CONTRÔLER LA MALADIE

Le traitement de la drépanocytose par l’hydroxyurée permet de stimuler la synthèse d’hémoglobine fœtale à la place de l’hémoglobine anormale responsable de la malformation des globules rouges. Des études ont montré qu’elle réduisait le risque de décès chez des patients de plus de 40 ans. Cependant elle n’est recommandée que dans les cas graves. Pour les patients jeunes, elle présente des risques d’effets secondaires sur la fertilité chez les garçons. Des doutes existent concernant son potentiel mutagène pour une utilisation au long cours. Elle est donc prescrite avec prudence, en particulier chez les enfants.

Les patients placent beaucoup d’espoir dans la greffe de CSH (ou greffe de moelle), puisqu’elle permet de réellement guérir la maladie en cas de succès. En effet, hormis les cas de rejets du greffon (seulement 2 % des cas), les CSH greffées colonisent la moelle et attaquent les CSH drépanocytaires résiduelles pour finir par les remplacer en totalité. L’effet thérapeutique est spectaculaire. Malheureusement, seules quelques centaines de patients ont pu en bénéficier en France. Outre le coût important de cette technique, elle se heurte à la difficulté de trouver des donneurs compatibles pour le système immunitaire HLA. De plus, il faut savoir que le traitement est lourd, puisqu’il nécessite une hospitalisation de plusieurs semaines avec séjour en chambre stérile et un suivi médical étroit pendant une année. Il est important que les parents d’enfants drépanocytaires reçoivent une information au cours d’un conseil génétique. En effet, s’ils désirent d’autres enfants, ils pourront bénéficier d’un diagnostic prénatal, ouvrant la voie à une possible interruption thérapeutique de grossesse (ITG). En cas d’ITG répétées, leur sera proposée une fécondation in vitro avec diagnostic préimplantatoire. Enfin, le sang du cordon des frères et sœurs pourra être recueilli et servir à guérir l’enfant malade.

La thérapie génique

L’équipe française du Pr Leboulch a annoncé en septembre 2010 un premier succès de thérapie génique sur un patient atteint d’une forme grave de Β-thalassémie. Les cellules souches hématopoïétiques du malade ont été prélevées et le gène fonctionnel nécessaire à la synthèse de l’hémoglobine a été inséré dans leur génome à l’aide d’un virus proche du VIH. Quelques mois après la greffe, le jeune homme de 18 ans était guéri : sa moelle produisait suffisamment d’hémoglobine normale pour se passer des transfusions sanguines dont il était dépendant depuis l’enfance.

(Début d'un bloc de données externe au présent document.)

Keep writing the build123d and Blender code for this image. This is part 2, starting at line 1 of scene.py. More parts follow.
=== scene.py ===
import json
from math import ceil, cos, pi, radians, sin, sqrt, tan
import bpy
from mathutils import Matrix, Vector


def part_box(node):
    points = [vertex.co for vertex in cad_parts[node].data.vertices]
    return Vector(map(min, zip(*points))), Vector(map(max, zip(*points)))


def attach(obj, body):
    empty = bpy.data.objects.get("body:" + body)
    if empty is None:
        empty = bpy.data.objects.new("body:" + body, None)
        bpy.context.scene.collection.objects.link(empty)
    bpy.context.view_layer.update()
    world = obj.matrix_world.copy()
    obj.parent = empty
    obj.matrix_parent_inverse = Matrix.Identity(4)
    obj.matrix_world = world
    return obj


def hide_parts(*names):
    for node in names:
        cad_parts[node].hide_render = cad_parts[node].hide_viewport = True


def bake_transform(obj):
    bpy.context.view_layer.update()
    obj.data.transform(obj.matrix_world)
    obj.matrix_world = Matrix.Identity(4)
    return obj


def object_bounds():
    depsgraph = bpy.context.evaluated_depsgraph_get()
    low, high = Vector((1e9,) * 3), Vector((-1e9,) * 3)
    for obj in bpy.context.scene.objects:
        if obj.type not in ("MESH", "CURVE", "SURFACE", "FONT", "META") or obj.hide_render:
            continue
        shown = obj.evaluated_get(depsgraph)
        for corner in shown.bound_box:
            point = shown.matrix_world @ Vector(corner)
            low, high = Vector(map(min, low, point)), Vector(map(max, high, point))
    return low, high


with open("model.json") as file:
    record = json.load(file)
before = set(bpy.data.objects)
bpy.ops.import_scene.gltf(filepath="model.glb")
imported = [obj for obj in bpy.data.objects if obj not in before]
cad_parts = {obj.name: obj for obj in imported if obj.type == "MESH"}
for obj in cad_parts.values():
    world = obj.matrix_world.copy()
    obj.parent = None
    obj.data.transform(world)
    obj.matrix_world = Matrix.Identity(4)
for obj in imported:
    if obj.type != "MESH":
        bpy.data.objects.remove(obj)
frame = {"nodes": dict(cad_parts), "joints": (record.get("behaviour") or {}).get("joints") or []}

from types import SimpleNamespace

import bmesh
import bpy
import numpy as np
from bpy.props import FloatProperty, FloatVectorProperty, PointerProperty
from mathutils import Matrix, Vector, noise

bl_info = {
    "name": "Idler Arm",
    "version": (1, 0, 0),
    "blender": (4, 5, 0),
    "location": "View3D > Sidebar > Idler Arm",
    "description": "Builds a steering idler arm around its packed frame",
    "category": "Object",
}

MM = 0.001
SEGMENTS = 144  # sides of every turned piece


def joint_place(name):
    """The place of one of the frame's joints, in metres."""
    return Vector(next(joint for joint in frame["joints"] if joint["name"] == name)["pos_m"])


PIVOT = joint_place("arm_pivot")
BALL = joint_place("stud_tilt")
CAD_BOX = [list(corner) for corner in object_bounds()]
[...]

L’autogreffe élimine le problème de compatibilité HLA. En revanche, malgré les progrès de ces dernières années, la « reprogrammation » génétique des cellules est encore mal maitrisée et le risque d’évolution vers le cancer n’est pas écarté. De plus, si cette technique représente un espoir de guérison pour les patients thalassémiques ou drépanocytaires des pays riches, elles resteront hors de portée des malades des pays en voie de développement, pourtant les plus touchés par ces affections génétiques.